• TASK TO CARRY OUT
Your task is to repeat all of the data exactly while excluding the pictures.

<<<<

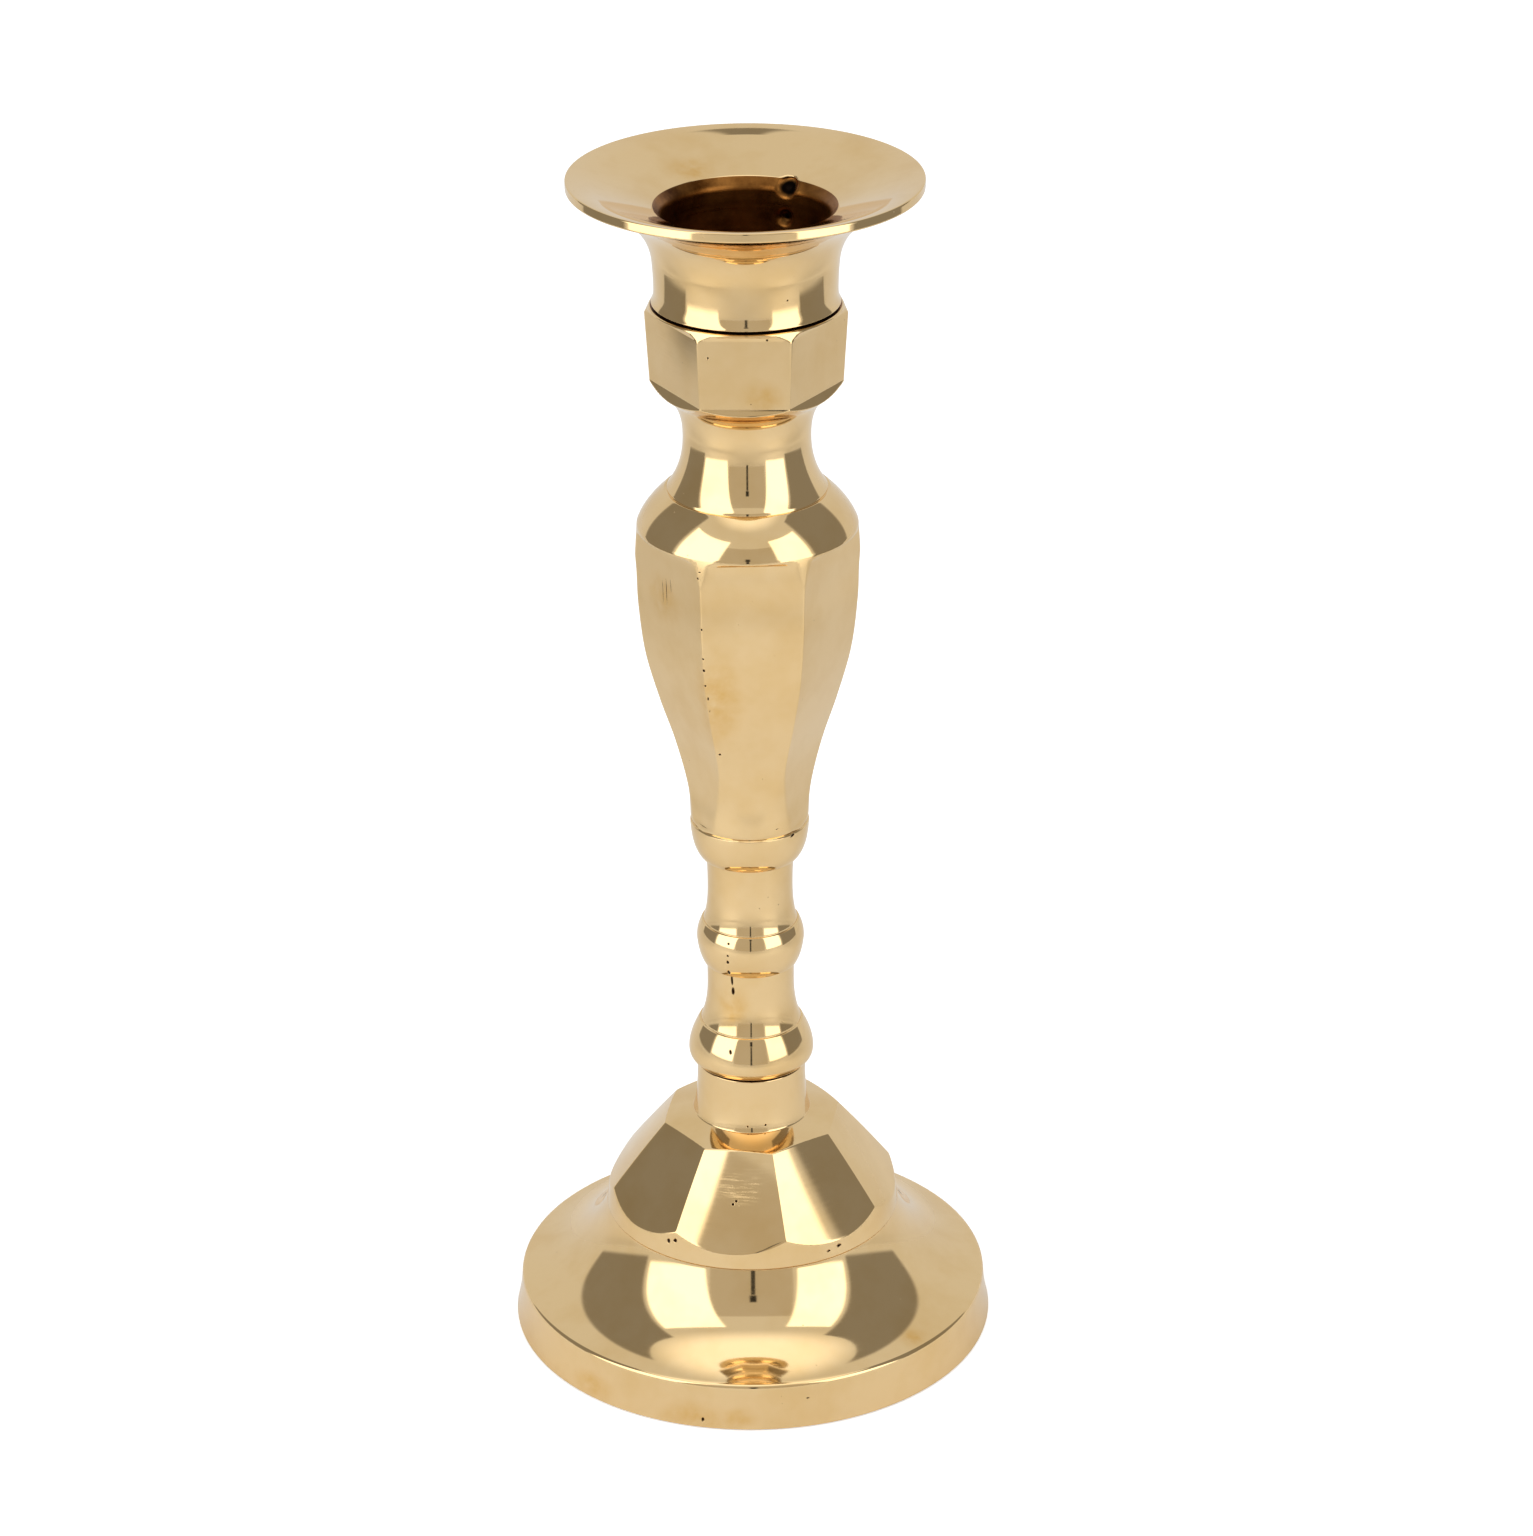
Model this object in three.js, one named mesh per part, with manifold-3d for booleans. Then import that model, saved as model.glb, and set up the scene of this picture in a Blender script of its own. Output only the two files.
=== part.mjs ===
// Brass candlestick: a drip-pan cup, a faceted baluster stem and a domed base, screwed together.
// Millimetres, +Z up. The origin is the middle of the foot, on the surface that it stands on.

import * as THREE from 'three';
import { mergeVertices } from 'three/addons/utils/BufferGeometryUtils.js';
import Module from 'manifold-3d';

const wasm = await Module();
wasm.setup();

// ---- driving dimensions: heights are measured from the underside of the foot ----

const GAP = 0.3; // clearance between neighbouring pieces

const PAN_EDGE = { radius: 24.0, height: 174.0, depth: 1.3 }; // the upright edge of the drip pan
const THROAT = { radius: 12.35, height: 169.9 }; // where the pan turns down into the socket
const SOCKET_MOUTH = { radius: 11.3, height: 168.9 };
const SOCKET_FLOOR = { radius: 10.95, height: 158.4 };
const CUP_WAIST = { radius: 12.48, top: 162.6, bottom: 156.6, bottomRadius: 12.85 };
const CUP_SPIGOT = { radius: 6.0, length: 8.5 }; // threaded, screws into the collar

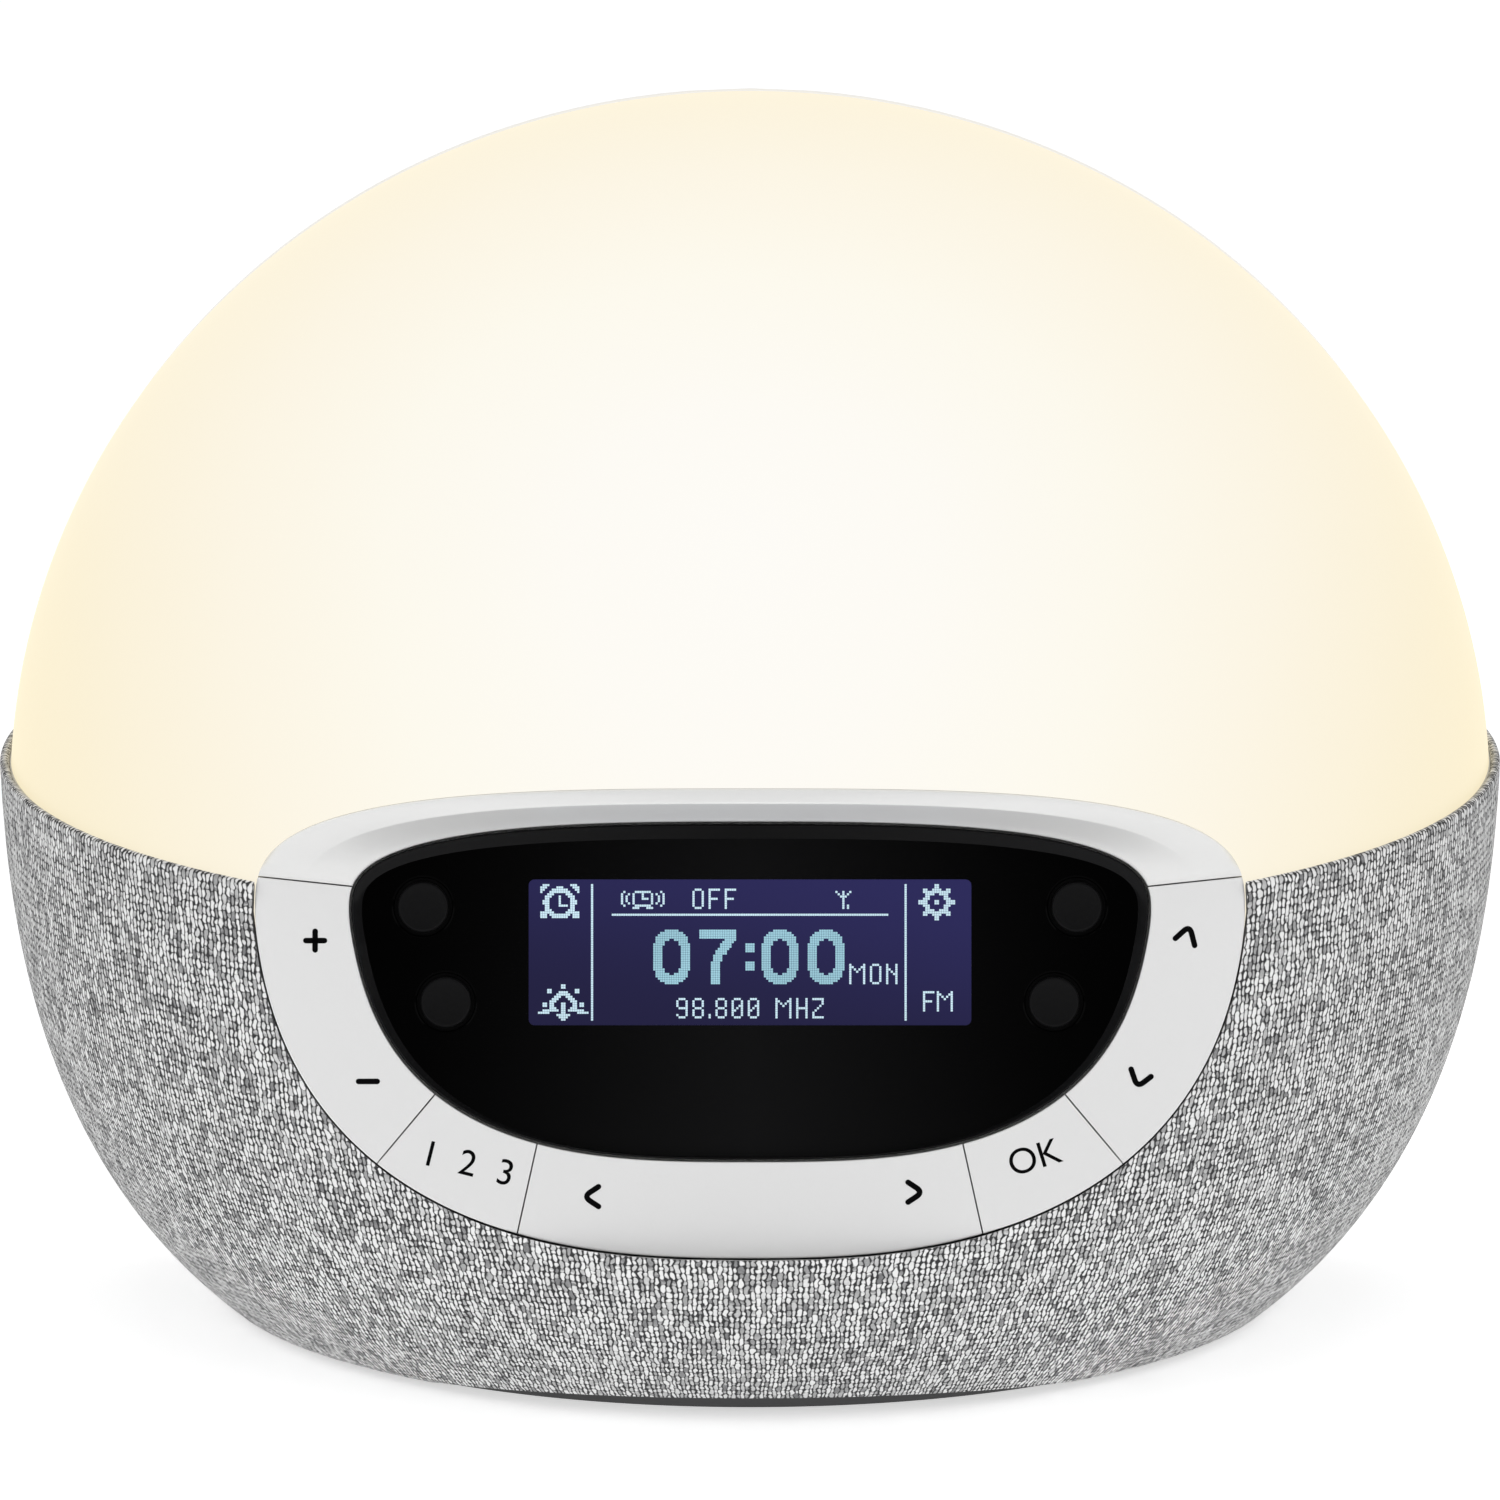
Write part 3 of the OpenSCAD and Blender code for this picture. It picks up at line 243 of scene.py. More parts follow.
def rounded_box(x, y, w, h, corner, steps=6):
    """Outline of a rectangle about (x, y) with round corners."""
    points = []
    for quarter, (sx, sy) in enumerate(((1, 1), (-1, 1), (-1, -1), (1, -1))):
        for k in range(steps + 1):
            a = (quarter + k / steps) * pi / 2
            points.append((x + sx * (w / 2 - corner) + corner * cos(a),
                           y + sy * (h / 2 - corner) + corner * sin(a)))
    return points


def at_depth(outline, depth):
    return [(x, y, depth) for x, y in outline]


def round_edge(radius, steps=6):
    """Steps (inset, drop) over a rounded edge, from its side to its top."""
    angles = [pi / 2 * k / steps for k in range(steps + 1)]
    return [(radius * (1 - cos(a)), radius * (1 - sin(a))) for a in angles]


def soften(points, corner, reach, steps=5):
    """The line with one corner turned into a small curve."""
    tip = Vector(points[corner])
    before = tip + (Vector(points[corner - 1]) - tip).normalized() * reach
    after = tip + (Vector(points[corner + 1]) - tip).normalized() * reach
    curve = []
    for k in range(steps + 1):
        t = k / steps
        curve.append(tuple(before * (1 - t) ** 2 + tip * 2 * t * (1 - t) + after * t * t))
    return points[:corner] + curve + points[corner + 1:]


# ---- mesh work ----

def add_loop(bm, points):
    """A closed loop of edges through the points."""
    verts = [bm.verts.new(p) for p in points]
    return [bm.edges.new((a, b)) for a, b in zip(verts, verts[1:] + verts[:1])]


def bridge(bm, loops, closed=False):
    """Faces from each loop to the next, and from the last to the first if closed."""
    pairs = list(zip(loops, loops[1:]))
    if closed:
        pairs.append((loops[-1], loops[0]))
    for a, b in pairs:
        bmesh.ops.bridge_loops(bm, edges=a + b)


def fill(bm, edges):
    bmesh.ops.triangle_fill(bm, edges=edges, use_beauty=True)


def skin(bm, rings):
    """A closed skin through rings of points, flat at both ends."""
    loops = [add_loop(bm, ring) for ring in rings]
    bridge(bm, loops)
    fill(bm, loops[0])
    fill(bm, loops[-1])


def slab(bm, outline, low, high):
    """A closed slab with one outline, from one depth to another."""
    skin(bm, [at_depth(outline, low), at_depth(outline, high)])


def turn(bm, profile, steps=TURN_STEPS, run=None):
    """Spins a closed profile of (radius, height) about the z axis.

    The layer run, where there is one, keeps how far along the profile each point lies."""
    verts = [bm.verts.new((0, -r, z)) for r, z in profile]
    if run is not None:
        length = 0.0
        for vert, before, after in zip(verts[1:], profile, profile[1:]):
            length += hypot(after[0] - before[0], after[1] - before[1])
            vert[run] = length
    edges = [bm.edges.new((a, b)) for a, b in zip(verts, verts[1:] + verts[:1])]
    bmesh.ops.spin(bm, geom=verts + edges, cent=(0, 0, 0), axis=(0, 0, 1), angle=2 * pi,
                   steps=steps, use_merge=True, use_duplicate=False)
    bmesh.ops.remove_doubles(bm, verts=bm.verts, dist=1e-5)


def cut(bm, point, normal):
    """Removes what lies behind the plane and closes the cut."""
    geom = bm.verts[:] + bm.edges[:] + bm.faces[:]
    made = bmesh.ops.bisect_plane(bm, geom=geom, dist=1e-5, plane_co=point, plane_no=normal,
                                  clear_inner=True)
    edges = [g for g in made["geom_cut"] if isinstance(g, bmesh.types.BMEdge)]
    bmesh.ops.edgeloop_fill(bm, edges=edges)


def cut_at_seam(bm):
    """Removes what would reach behind the seam, into the rear cover."""
    cut(bm, (0, SEAM_Y - SEAM_GAP, 0), (0, -1, 0))


def make_object(bm, name, place):
    bmesh.ops.transform(bm, matrix=place, verts=bm.verts)
    mesh = bpy.data.meshes.new(name)
    bm.to_mesh(mesh)
    bm.free()
    obj = bpy.data.objects.new(name, mesh)
    bpy.context.scene.collection.objects.link(obj)
    return obj


def settle(obj, material, slot, body="case", replaced=(), sharp=35):
    """Shades a finished piece, gives it its material and lets it ride on its body."""
    obj.data.materials.clear()
    obj.data.materials.append(material)
    obj.data.shade_smooth()
    obj.data.set_sharp_from_angle(angle=radians(sharp))
    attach(obj, body)
    if replaced:
        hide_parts(*replaced)
    return obj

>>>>

• RESPONSE TO THIS EXERCISE
Model this object in three.js, one named mesh per part, with manifold-3d for booleans. Then import that model, saved as model.glb, and set up the scene of this picture in a Blender script of its own. Output only the two files.
=== part.mjs ===
// Brass candlestick: a drip-pan cup, a faceted baluster stem and a domed base, screwed together.
// Millimetres, +Z up. The origin is the middle of the foot, on the surface that it stands on.

import * as THREE from 'three';
import { mergeVertices } from 'three/addons/utils/BufferGeometryUtils.js';
import Module from 'manifold-3d';

const wasm = await Module();
wasm.setup();

// ---- driving dimensions: heights are measured from the underside of the foot ----

const GAP = 0.3; // clearance between neighbouring pieces

const PAN_EDGE = { radius: 24.0, height: 174.0, depth: 1.3 }; // the upright edge of the drip pan
const THROAT = { radius: 12.35, height: 169.9 }; // where the pan turns down into the socket
const SOCKET_MOUTH = { radius: 11.3, height: 168.9 };
const SOCKET_FLOOR = { radius: 10.95, height: 158.4 };
const CUP_WAIST = { radius: 12.48, top: 162.6, bottom: 156.6, bottomRadius: 12.85 };
const CUP_SPIGOT = { radius: 6.0, length: 8.5 }; // threaded, screws into the collar

Write part 3 of the OpenSCAD and Blender code for this picture. It picks up at line 243 of scene.py. More parts follow.
def rounded_box(x, y, w, h, corner, steps=6):
    """Outline of a rectangle about (x, y) with round corners."""
    points = []
    for quarter, (sx, sy) in enumerate(((1, 1), (-1, 1), (-1, -1), (1, -1))):
        for k in range(steps + 1):
            a = (quarter + k / steps) * pi / 2
            points.append((x + sx * (w / 2 - corner) + corner * cos(a),
                           y + sy * (h / 2 - corner) + corner * sin(a)))
    return points


def at_depth(outline, depth):
    return [(x, y, depth) for x, y in outline]


def round_edge(radius, steps=6):
    """Steps (inset, drop) over a rounded edge, from its side to its top."""
    angles = [pi / 2 * k / steps for k in range(steps + 1)]
    return [(radius * (1 - cos(a)), radius * (1 - sin(a))) for a in angles]


def soften(points, corner, reach, steps=5):
    """The line with one corner turned into a small curve."""
    tip = Vector(points[corner])
    before = tip + (Vector(points[corner - 1]) - tip).normalized() * reach
    after = tip + (Vector(points[corner + 1]) - tip).normalized() * reach
    curve = []
    for k in range(steps + 1):
        t = k / steps
        curve.append(tuple(before * (1 - t) ** 2 + tip * 2 * t * (1 - t) + after * t * t))
    return points[:corner] + curve + points[corner + 1:]


# ---- mesh work ----

def add_loop(bm, points):
    """A closed loop of edges through the points."""
    verts = [bm.verts.new(p) for p in points]
    return [bm.edges.new((a, b)) for a, b in zip(verts, verts[1:] + verts[:1])]


def bridge(bm, loops, closed=False):
    """Faces from each loop to the next, and from the last to the first if closed."""
    pairs = list(zip(loops, loops[1:]))
    if closed:
        pairs.append((loops[-1], loops[0]))
    for a, b in pairs:
        bmesh.ops.bridge_loops(bm, edges=a + b)


def fill(bm, edges):
    bmesh.ops.triangle_fill(bm, edges=edges, use_beauty=True)


def skin(bm, rings):
    """A closed skin through rings of points, flat at both ends."""
    loops = [add_loop(bm, ring) for ring in rings]
    bridge(bm, loops)
    fill(bm, loops[0])
    fill(bm, loops[-1])


def slab(bm, outline, low, high):
    """A closed slab with one outline, from one depth to another."""
    skin(bm, [at_depth(outline, low), at_depth(outline, high)])


def turn(bm, profile, steps=TURN_STEPS, run=None):
    """Spins a closed profile of (radius, height) about the z axis.

    The layer run, where there is one, keeps how far along the profile each point lies."""
    verts = [bm.verts.new((0, -r, z)) for r, z in profile]
    if run is not None:
        length = 0.0
        for vert, before, after in zip(verts[1:], profile, profile[1:]):
            length += hypot(after[0] - before[0], after[1] - before[1])
            vert[run] = length
    edges = [bm.edges.new((a, b)) for a, b in zip(verts, verts[1:] + verts[:1])]
    bmesh.ops.spin(bm, geom=verts + edges, cent=(0, 0, 0), axis=(0, 0, 1), angle=2 * pi,
                   steps=steps, use_merge=True, use_duplicate=False)
    bmesh.ops.remove_doubles(bm, verts=bm.verts, dist=1e-5)


def cut(bm, point, normal):
    """Removes what lies behind the plane and closes the cut."""
    geom = bm.verts[:] + bm.edges[:] + bm.faces[:]
    made = bmesh.ops.bisect_plane(bm, geom=geom, dist=1e-5, plane_co=point, plane_no=normal,
                                  clear_inner=True)
    edges = [g for g in made["geom_cut"] if isinstance(g, bmesh.types.BMEdge)]
    bmesh.ops.edgeloop_fill(bm, edges=edges)


def cut_at_seam(bm):
    """Removes what would reach behind the seam, into the rear cover."""
    cut(bm, (0, SEAM_Y - SEAM_GAP, 0), (0, -1, 0))


def make_object(bm, name, place):
    bmesh.ops.transform(bm, matrix=place, verts=bm.verts)
    mesh = bpy.data.meshes.new(name)
    bm.to_mesh(mesh)
    bm.free()
    obj = bpy.data.objects.new(name, mesh)
    bpy.context.scene.collection.objects.link(obj)
    return obj


def settle(obj, material, slot, body="case", replaced=(), sharp=35):
    """Shades a finished piece, gives it its material and lets it ride on its body."""
    obj.data.materials.clear()
    obj.data.materials.append(material)
    obj.data.shade_smooth()
    obj.data.set_sharp_from_angle(angle=radians(sharp))
    attach(obj, body)
    if replaced:
        hide_parts(*replaced)
    return obj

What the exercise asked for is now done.